Corollary. The sequence $B_n$ is logarithmically convex, or equivalently $$B_n^2\le B_{n-1}B_{n+1}.$$ Proof. Set $x=\frac{n-1}{2}$, $y=\frac{n+1}{2}$, and $p=q=2$ in the original theorem.

Not a combinatorial proof, but straightforward given a couple powerful premises at least. I'm curious, what's the general formula you're trying to establish?


Here's a combinatorial argument. Let $S_n$ denote the total number of sets over all partitions of $\{1, 2, \ldots, n\}$, so that $A_n = \frac{S_n}{B_n}$ is the average number of sets in a partition of $\{1, 2, \ldots, n\}$.

First, $A_n$ is increasing. Each partition of $\{1, 2, \ldots, n\}$ consisting of $k$ sets maps to $k$ partitions consisting of $k$ sets (if $n+1$ is placed in an already-existing set) and one partition consisting of $k+1$ sets (if $n+1$ is placed in a set by itself) out of the partitions of $\{1, 2, \ldots, n+1\}$. Thus partitions with more sets reproduce more partitions of their size as well as one larger partition, raising the average number of sets as you move from $n$ elements to $n+1$ elements.

Next, the inequality to be proved is equivalent to the fact that $A_n$ is increasing. Separate the partitions counted by $B_{n+1}$ into (1) those that have a set consisting of the single element $n+1$ and (2) those that don't. It should be clear that there are $B_n$ of the former. Also, there are $S_n$ of the latter because each partition in group (2) is formed by adding $n+1$ to a set in a partition of $\{1, 2, \ldots, n\}$. Thus $B_{n+1} = B_n + S_n$.

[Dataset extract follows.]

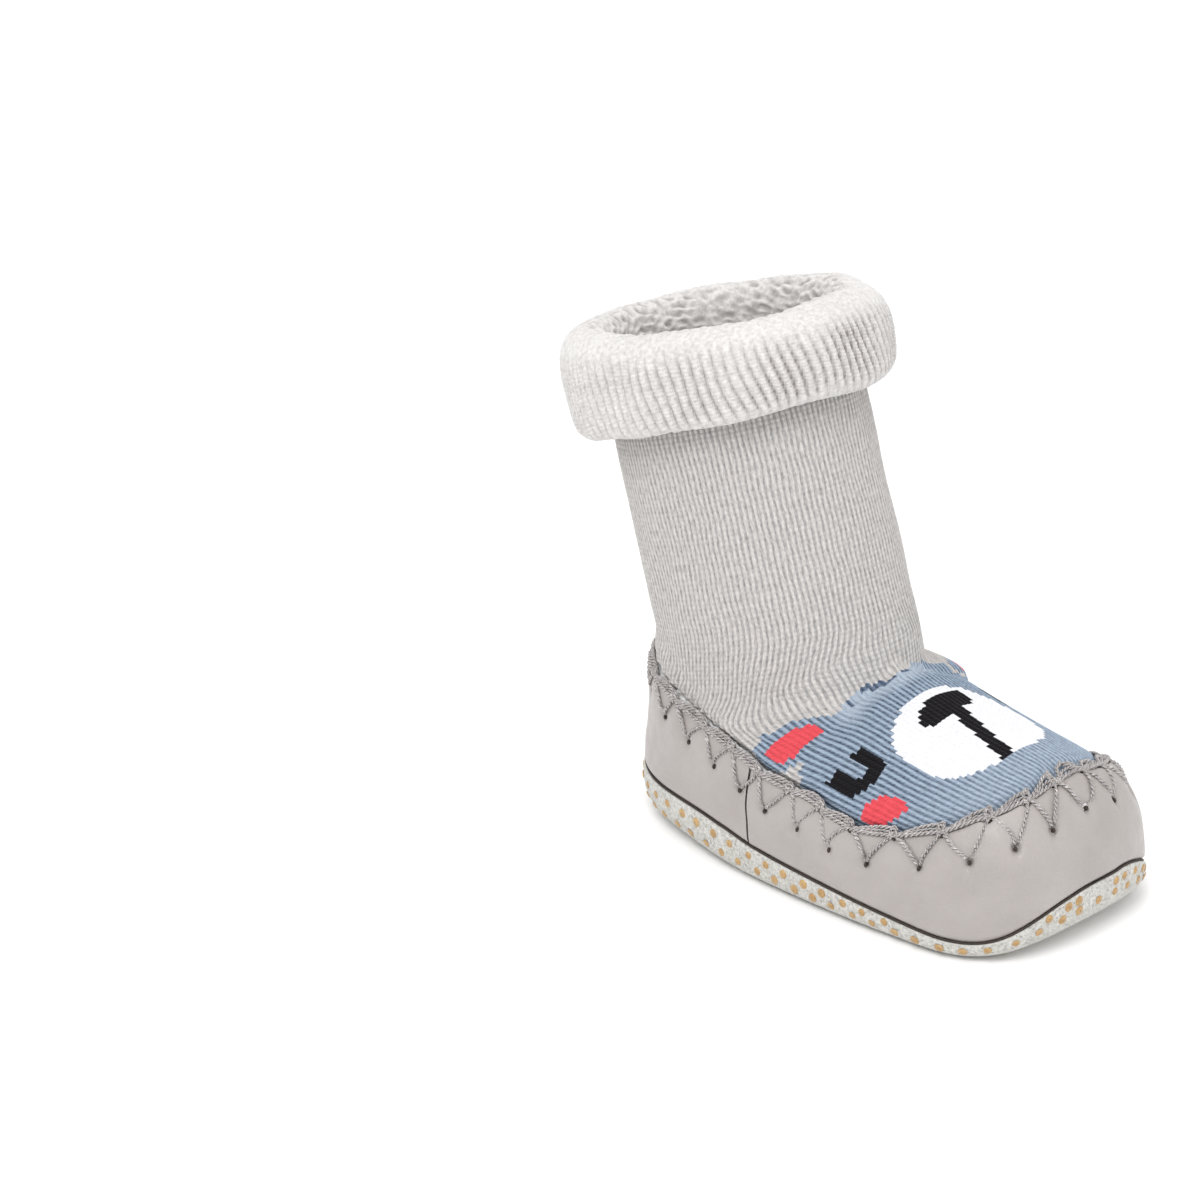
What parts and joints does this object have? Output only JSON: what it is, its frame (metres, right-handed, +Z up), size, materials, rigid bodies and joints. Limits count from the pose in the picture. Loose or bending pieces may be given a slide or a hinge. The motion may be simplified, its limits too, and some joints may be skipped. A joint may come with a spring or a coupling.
{
  "type": "baby bootie",
  "caption": "Knitted baby sock with a turned-down terry cuff and a face knitted into its top, sewn into a soft leather moccasin with a textile sole.",
  "frame": {"origin": "centre of the whole object's footprint box, on the plane that the sole rests on", "axes": "toe towards -Y, heel towards +Y, +X to the wearer's left, +Z up"},
  "size_m": [0.068, 0.1396, 0.1203],
  "materials": {
    "grey_knit": "fine plain knit, heather",
    "grey_terry": "looped terry knit",
    "taupe_leather": "soft satin grain",
    "white_felt": "felt",
    "sole_canvas": "speckled textile with raised grip dots",
    "foam": "open-cell foam",
    "silver_cord": "shiny twisted cord",
    "dark_thread": "matt thread"
  },
  "bodies": {
    "foot": {"outsole": "sole_canvas", "midsole_pad": "foam", "insole": "white_felt", "sock_foot": "grey_knit", "toe_seam": "grey_knit", "vamp_wrap": "taupe_leather", "heel_wrap": "taupe_leather", "vamp_lining": "white_felt", "heel_lining": "white_felt", "side_seam_right": "dark_thread", "side_seam_left": "dark_thread", "sole_seam_thread": "dark_thread", "edge_stitch_chain": "silver_cord", "edge_stitch_zigzag": "silver_cord"},
    "leg": {"sock_leg": "grey_knit"},
    "cuff": {"cuff": "grey_terry", "cuff_hem": "grey_terry"}
  },
  "joints": [
    {"name": "ankle_flex", "type": "hinge", "parent": "foot", "child": "leg", "pos_m": [0, 0.0153, 0.04], "axis": [1, 0, 0], "range_deg": [0, 25], "stiffness_Nm_per_rad": 0.08},
    {"name": "cuff_turn", "type": "slide", "parent": "leg", "child": "cuff", "axis": [0, 0.309, 0.9511], "range_m": [0, 0.01]}
  ]
}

The inequality to be shown can then be reformulated as $$\frac{B_{n+1}}{B_n} \geq \frac{B_n}{B_{n-1}} \Longleftrightarrow 1 + \frac{S_n}{B_n} \geq 1 + \frac{S_{n-1}}{B_{n-1}} \Longleftrightarrow A_n \geq A_{n-1},$$ and we know the last inequality holds because we've already shown that $A_n$ is increasing.


Some more references, which will give you some additional proofs if you're interested in tracking them down.

  • Asai, Kubo, and Kuo ["Bell numbers, log-concavity, and log-convexity," Acta Applicandae Mathematicae 63 (2000) 79-87] give an upper bound as well as the lower one:

    $$1 \leq \frac{B_{n+1}B_{n-1}}{B_n^2} \leq 1 + \frac{1}{n}.$$

(Added: The Bender and Canfield paper mentioned below gives this bound as well.)

  • Liu and Wang ["On the log-convexity of combinatorial sequences," Advances in Applied Mathematics 39 (2007) 453-476] state

"The log-convexity of the Bell numbers was first obtained by Engel ["On the average rank of an element in a filter of the partition lattice," Journal of Combinatorial Theory Series A 65 (1994) 67-78] . Then Bender and Canfield ["Log-concavity and related properties of the cycle index polynomials," Journal of Combinatorial Theory Series A 74 (1996) 57-70] gave a proof by means of the exponential generating function of the Bell numbers. Another interesting proof is to use Dobinski formula [as in anon's answer]. We can also obtain the log-convexity of the Bell numbers by Proposition 2.3 and the well-known recurrence $$B_{n+1} = \sum_{k=0}^n \binom{n}{k} B_k."$$

Liu and Wang's proposition 2.3 (due to Davenport and Pólya) says

If $\{x_n\}$ is log-convex, and $z_n = \sum_{k=0}^n \binom{n}{k} x_k$, then $\{z_n\}$ is log-convex as well.

While at first this may seem circular when applied to the Bell numbers, it's not. Proposition 2.3 says that if $x_{k-1}x_{k+1} \geq x_k^2$ for $1 \leq k \leq n-1$ then $z_{k-1}z_{k+1} \geq z_k^2$ for $1 \leq k \leq n-1$. With the Bell number recurrence, then, we have $B_{k-1}B_{k+1} \geq B_k^2$ for $1 \leq k \leq n-1$ implying $B_{k}B_{k+2} \geq B_{k+1}^2$ for $1 \leq k \leq n-1$. Since we can easily check that $B_0 B_2 \geq B_1^2$, this gives us an inductive proof of the log-convexity of the Bell numbers.

  • (Added 2) Canfield, in "Engel's inequality for Bell numbers" [Journal of Combinatorial Theory Series A 72 (1995) 184-187], discusses this inequality as well and gives the same proof as in my other answer.